Split the string into an array and access the required zero-based index. For example, after splitting into parts, the third field is ${parts[2]}.

Why should I use read -r when splitting strings in Bash?

The -r option prevents backslash from being treated as an escape character. This is safer when input values may contain file paths, escape-like sequences, or literal backslashes.

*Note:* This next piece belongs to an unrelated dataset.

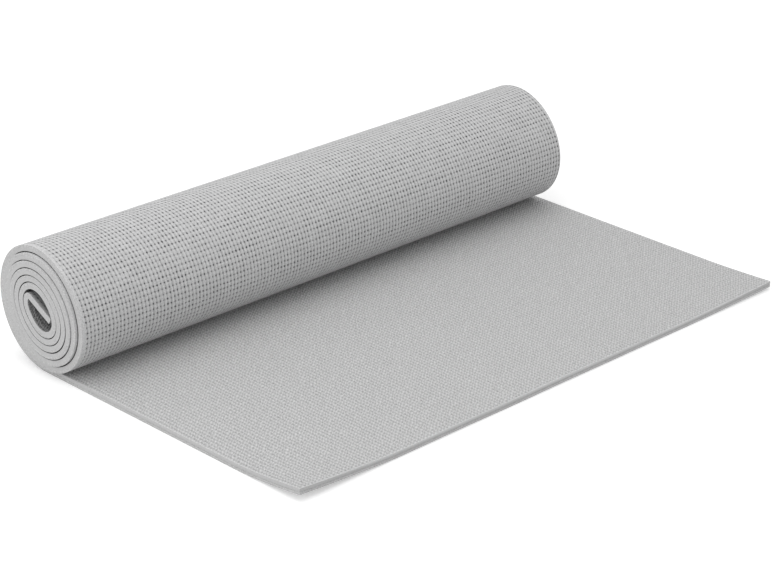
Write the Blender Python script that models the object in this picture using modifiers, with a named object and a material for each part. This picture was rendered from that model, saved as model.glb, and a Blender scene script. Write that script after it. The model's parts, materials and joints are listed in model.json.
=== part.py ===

Bash split string QA checklist

  • Confirm whether the delimiter is a single character or a full string before choosing IFS or parameter expansion.
  • Use read -r -a for array splitting and avoid unquoted array loops.
  • Verify the script with inputs that contain leading delimiters, trailing delimiters, adjacent delimiters, and missing fields.
  • Keep IFS changes local or reset IFS before later script logic runs.
  • Use output blocks only for command results and Bash code blocks only for executable script examples.

Summary: choosing the right Bash split string technique

In this Bash Tutorial, we have learned how to split a string using bash script with different scenarios based on delimiter: like single character delimiter and multiple character delimiter.

Use IFS with read -r -a for simple single-character delimiters such as spaces, commas, colons, and hyphens. Use parameter expansion or an explicit loop when the delimiter is a complete string such as ABC or ::. In both cases, quote array expansions and check field counts before using indexed values in longer scripts.